* YOUR TASK
Reproduce the opening lines of the records exactly, up to and including the line in which "lower_slip = 0.7; // [-2:0.1:2]" occurs.

* THE INPUT
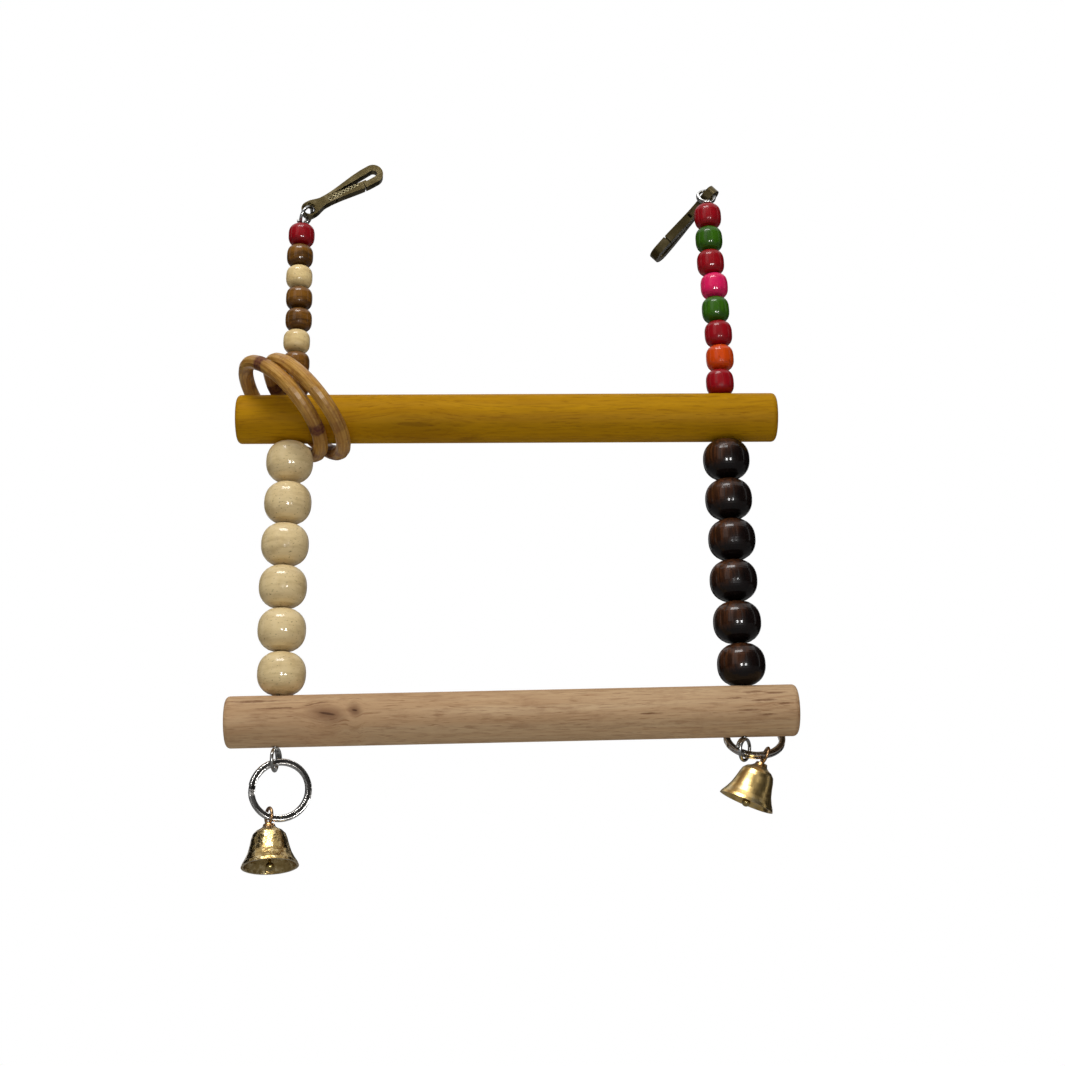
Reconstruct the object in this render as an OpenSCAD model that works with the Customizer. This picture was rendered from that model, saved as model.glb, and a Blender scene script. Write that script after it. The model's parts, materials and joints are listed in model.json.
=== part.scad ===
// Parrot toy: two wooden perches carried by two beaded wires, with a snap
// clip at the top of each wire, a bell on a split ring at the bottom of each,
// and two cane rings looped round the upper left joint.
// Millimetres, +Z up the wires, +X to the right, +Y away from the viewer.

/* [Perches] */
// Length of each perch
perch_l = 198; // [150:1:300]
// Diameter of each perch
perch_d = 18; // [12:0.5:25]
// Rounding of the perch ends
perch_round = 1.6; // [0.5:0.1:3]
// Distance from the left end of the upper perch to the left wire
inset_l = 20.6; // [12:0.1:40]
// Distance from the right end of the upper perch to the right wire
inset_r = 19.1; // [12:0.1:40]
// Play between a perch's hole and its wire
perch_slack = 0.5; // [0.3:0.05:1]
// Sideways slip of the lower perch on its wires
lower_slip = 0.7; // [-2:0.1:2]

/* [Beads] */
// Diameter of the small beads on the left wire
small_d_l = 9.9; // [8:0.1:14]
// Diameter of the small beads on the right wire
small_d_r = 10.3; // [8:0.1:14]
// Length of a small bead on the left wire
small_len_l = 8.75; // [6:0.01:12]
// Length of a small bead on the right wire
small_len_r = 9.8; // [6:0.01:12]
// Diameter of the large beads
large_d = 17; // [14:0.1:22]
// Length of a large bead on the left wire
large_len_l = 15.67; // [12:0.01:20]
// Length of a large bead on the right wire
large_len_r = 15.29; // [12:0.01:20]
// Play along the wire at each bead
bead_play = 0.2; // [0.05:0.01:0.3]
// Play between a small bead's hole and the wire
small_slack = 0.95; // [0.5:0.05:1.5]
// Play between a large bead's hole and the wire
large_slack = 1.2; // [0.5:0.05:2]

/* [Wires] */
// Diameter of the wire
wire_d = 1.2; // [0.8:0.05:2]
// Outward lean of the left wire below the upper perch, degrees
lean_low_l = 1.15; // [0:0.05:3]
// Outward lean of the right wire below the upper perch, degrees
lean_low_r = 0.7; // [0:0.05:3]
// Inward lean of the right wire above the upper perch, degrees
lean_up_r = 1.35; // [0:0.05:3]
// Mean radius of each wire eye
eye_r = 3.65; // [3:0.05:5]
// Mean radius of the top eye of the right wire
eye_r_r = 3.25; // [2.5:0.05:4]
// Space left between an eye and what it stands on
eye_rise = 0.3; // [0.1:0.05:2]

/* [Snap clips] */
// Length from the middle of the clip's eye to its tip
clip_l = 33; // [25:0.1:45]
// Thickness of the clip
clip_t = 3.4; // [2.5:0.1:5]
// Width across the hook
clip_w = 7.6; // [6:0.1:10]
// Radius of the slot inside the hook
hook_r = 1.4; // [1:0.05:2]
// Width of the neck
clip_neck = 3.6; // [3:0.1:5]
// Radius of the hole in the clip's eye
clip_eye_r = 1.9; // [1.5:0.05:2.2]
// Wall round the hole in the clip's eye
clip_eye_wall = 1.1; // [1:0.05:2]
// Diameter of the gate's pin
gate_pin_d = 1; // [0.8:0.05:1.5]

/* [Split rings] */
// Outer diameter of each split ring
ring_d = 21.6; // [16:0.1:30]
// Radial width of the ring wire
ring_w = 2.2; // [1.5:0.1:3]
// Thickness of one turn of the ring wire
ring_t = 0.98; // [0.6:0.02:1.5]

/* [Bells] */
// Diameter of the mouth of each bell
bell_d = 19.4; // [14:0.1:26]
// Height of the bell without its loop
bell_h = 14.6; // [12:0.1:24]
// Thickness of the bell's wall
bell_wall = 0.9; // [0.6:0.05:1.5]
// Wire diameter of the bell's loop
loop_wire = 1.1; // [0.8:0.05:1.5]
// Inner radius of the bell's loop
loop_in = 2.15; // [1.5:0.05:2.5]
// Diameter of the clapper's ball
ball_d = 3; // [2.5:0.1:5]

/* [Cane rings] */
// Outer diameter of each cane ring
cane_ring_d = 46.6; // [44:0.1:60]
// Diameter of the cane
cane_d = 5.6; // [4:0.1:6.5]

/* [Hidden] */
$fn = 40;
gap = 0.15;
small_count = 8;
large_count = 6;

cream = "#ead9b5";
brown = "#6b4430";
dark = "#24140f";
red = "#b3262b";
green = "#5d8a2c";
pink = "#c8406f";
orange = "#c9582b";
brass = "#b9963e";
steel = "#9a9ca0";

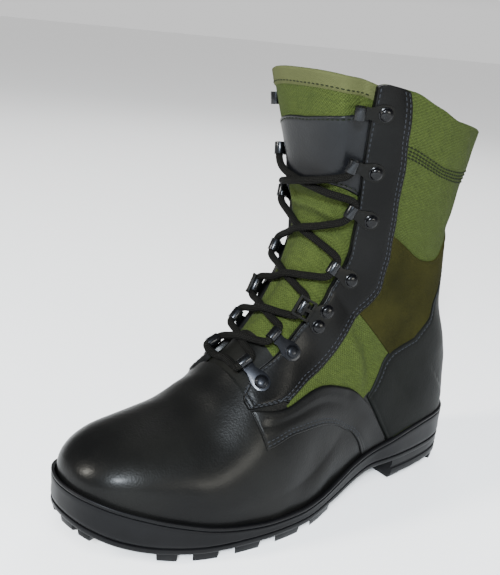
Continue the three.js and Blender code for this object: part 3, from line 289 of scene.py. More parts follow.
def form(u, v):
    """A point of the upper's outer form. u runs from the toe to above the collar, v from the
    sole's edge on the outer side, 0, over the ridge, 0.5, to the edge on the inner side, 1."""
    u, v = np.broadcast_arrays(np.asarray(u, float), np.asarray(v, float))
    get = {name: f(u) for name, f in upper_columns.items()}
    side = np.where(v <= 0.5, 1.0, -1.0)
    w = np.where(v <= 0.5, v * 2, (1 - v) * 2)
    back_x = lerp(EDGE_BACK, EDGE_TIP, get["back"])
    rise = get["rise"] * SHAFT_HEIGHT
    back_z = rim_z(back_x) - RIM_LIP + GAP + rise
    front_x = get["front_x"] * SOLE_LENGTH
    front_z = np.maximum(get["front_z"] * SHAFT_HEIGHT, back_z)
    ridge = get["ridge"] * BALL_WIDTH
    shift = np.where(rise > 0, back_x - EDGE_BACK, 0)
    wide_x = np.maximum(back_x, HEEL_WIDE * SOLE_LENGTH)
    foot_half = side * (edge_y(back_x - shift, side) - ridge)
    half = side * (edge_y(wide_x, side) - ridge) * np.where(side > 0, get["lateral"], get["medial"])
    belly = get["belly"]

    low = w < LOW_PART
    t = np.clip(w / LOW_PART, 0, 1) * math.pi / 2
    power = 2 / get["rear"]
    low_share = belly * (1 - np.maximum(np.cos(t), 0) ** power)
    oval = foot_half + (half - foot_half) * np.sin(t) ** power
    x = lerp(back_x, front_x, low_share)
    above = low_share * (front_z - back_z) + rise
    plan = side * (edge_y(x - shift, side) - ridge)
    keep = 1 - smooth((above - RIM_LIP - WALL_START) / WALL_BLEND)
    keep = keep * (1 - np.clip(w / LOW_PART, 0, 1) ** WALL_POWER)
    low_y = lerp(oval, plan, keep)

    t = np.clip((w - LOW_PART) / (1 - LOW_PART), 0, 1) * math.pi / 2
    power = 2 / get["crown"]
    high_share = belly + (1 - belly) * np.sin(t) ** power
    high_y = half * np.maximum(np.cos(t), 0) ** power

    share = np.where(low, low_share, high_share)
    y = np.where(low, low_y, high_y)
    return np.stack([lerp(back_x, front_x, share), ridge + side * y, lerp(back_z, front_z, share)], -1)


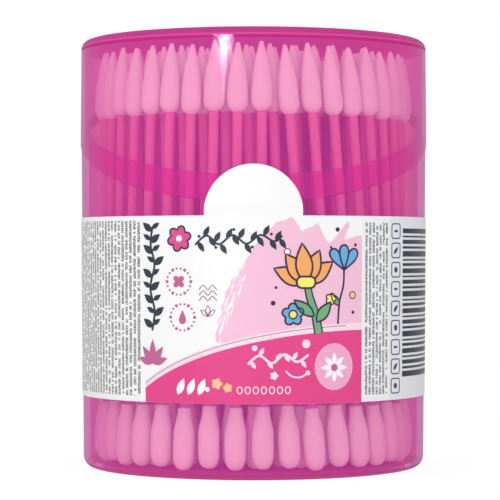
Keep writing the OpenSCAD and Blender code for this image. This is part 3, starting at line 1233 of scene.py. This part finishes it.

* TASK OUTPUT
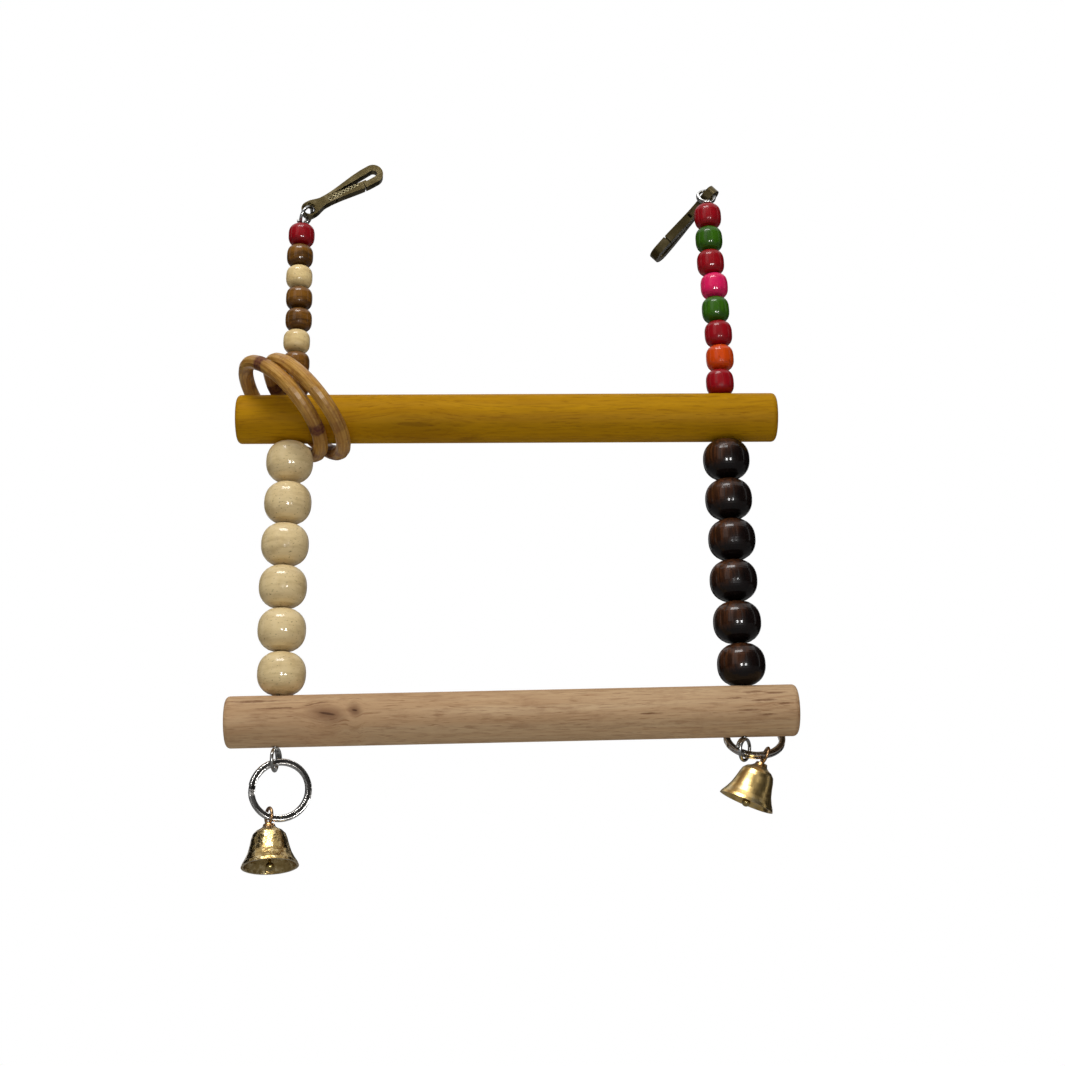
Reconstruct the object in this render as an OpenSCAD model that works with the Customizer. This picture was rendered from that model, saved as model.glb, and a Blender scene script. Write that script after it. The model's parts, materials and joints are listed in model.json.
=== part.scad ===
// Parrot toy: two wooden perches carried by two beaded wires, with a snap
// clip at the top of each wire, a bell on a split ring at the bottom of each,
// and two cane rings looped round the upper left joint.
// Millimetres, +Z up the wires, +X to the right, +Y away from the viewer.

/* [Perches] */
// Length of each perch
perch_l = 198; // [150:1:300]
// Diameter of each perch
perch_d = 18; // [12:0.5:25]
// Rounding of the perch ends
perch_round = 1.6; // [0.5:0.1:3]
// Distance from the left end of the upper perch to the left wire
inset_l = 20.6; // [12:0.1:40]
// Distance from the right end of the upper perch to the right wire
inset_r = 19.1; // [12:0.1:40]
// Play between a perch's hole and its wire
perch_slack = 0.5; // [0.3:0.05:1]
// Sideways slip of the lower perch on its wires
lower_slip = 0.7; // [-2:0.1:2]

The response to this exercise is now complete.